Once upon a time, I was at the beach with my friend’s family for a week-long summer vacation. We discovered a marvelous way to make sandcastles: using very wet sand we squeezed through our fists, letting it drip onto a base of packed sand. The sandy drips created magical spires and towers. Even the grownups were impressed. We made these sandcastles every day, spending hours in deep concentration, absorbed by the flow of creativity.

“Maybe you’ll grow up to be an architect!” said one grownup.

I bet you heard something like that as a kid, and many times. We are socialized early to see things from a perspective of productivity and monetization.

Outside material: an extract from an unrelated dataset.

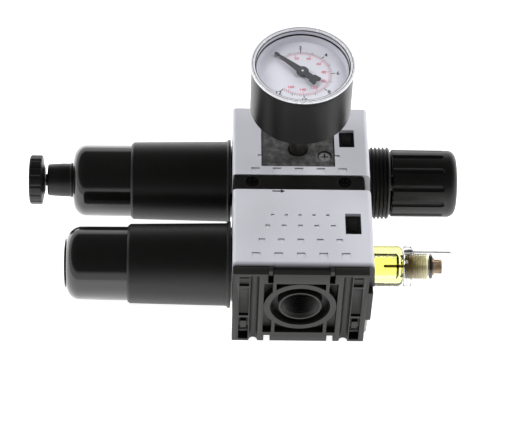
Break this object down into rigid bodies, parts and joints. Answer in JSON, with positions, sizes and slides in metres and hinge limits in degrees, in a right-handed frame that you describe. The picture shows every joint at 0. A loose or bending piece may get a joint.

As a child, I thought that was just how things worked: you turn your childhood interests into a career. I can now see the privilege inherent in such a perspective, but also the psychological violence that underlies this seemingly benign belief. Interests, activities, and talents must be monetized. It’s fine to play around as children, but as adults we are expected to make money. Play turns into work, and work must be productive. Life cannot be fun once we are all grown up.

This was what I was grappling with when I did that interview. That devastating transition we all have to make from having fun to being a grownup. Once that transition has occurred, something is lost. Something important. Life-giving.

As adults, we often feel guilty about doing something purely for enjoyment. We are constantly on guard against wasting time, getting too distracted, too immersed in our own thing. Gone are the days when we could get lost for hours in our own worlds, building sandcastles and dreaming. Think about it: when was the last time you lost yourself like that, without regard to what people might think, or what you should to be getting done instead? Grownup hobbies often have some kind of productive purpose in mind. For example, sports are fun, but they’re exercise, too, fitting them into the ever-popular “self-improvement” category of adult activities. Even hobbies that are mostly for fun or relaxation are fitted into this model by us or others in our lives. So you like sewing? Ever think about opening an Etsy shop?

The biggest loss for us, though, is the joy this type of framing leaches from our daily, moment-to-moment lives. We save our fun for the getaways, vacations, weekends, special occasions. We have this idea that fun must be saved up for like we save up money for big purchases. As adults we expect our day-to-day lives to be mostly toil. Living a “fun” life is something we associate with either rich people who don’t have to work, or immature, lazy, and entitled people who eschew adult responsibilities. We don’t even know what a fun life would look like on a daily, moment-to-moment basis outside of either of these models.

Don’t feel bad if you tend to easily fall into this type of framing. We are socialized early to see the productive, money-making possibilities of our activities. It’s part of how we survive in our capitalist ecosystem. But let’s think about our own participation in this ecosystem. Every time we tell a kid they could turn their fun childhood activities into a career, we are participating. We mean well, of course. We don’t realize we are part of a process of socialization that will eventually steal the joy from creative activities, that eventually leads to not being able to enjoy creativity at all. So let’s stop saying that kind of thing to kids.  

You know what else we can do? Stop framing our own lives and activities that way.

Adults have busy lives, you say. There isn’t time for that kind of fun anymore, that’s why you don’t do it. I would suggest that time is not the main issue. There is time if we make it. The problem is that we can’t get lost like that anymore. It’s been socialized out of us. In fact, whenever we get close to that feeling of getting lost, we experience anxiety. We yank ourselves back onto the straight and narrow path of responsible adulthood.

And then we find a child immersed in play and tell them, “Look at how good you are at that, how much you enjoy it! You could grow up to be a such-and-such.” Implicitly we are saying, Eventually you’ll have to grow up, too, and then the fun must stop.

So how do I feel about that interview now? I’m proud of it. Yes, I recognize the privilege inherent in my response, but I also see a young woman struggling with all her might against the dragging undertow of our modern adult lives. And I love that young woman for her honesty, her refusal to give in, and for all the devastating struggles still ahead for her.

Because finally she made her way to shore, and she started building sandcastles again.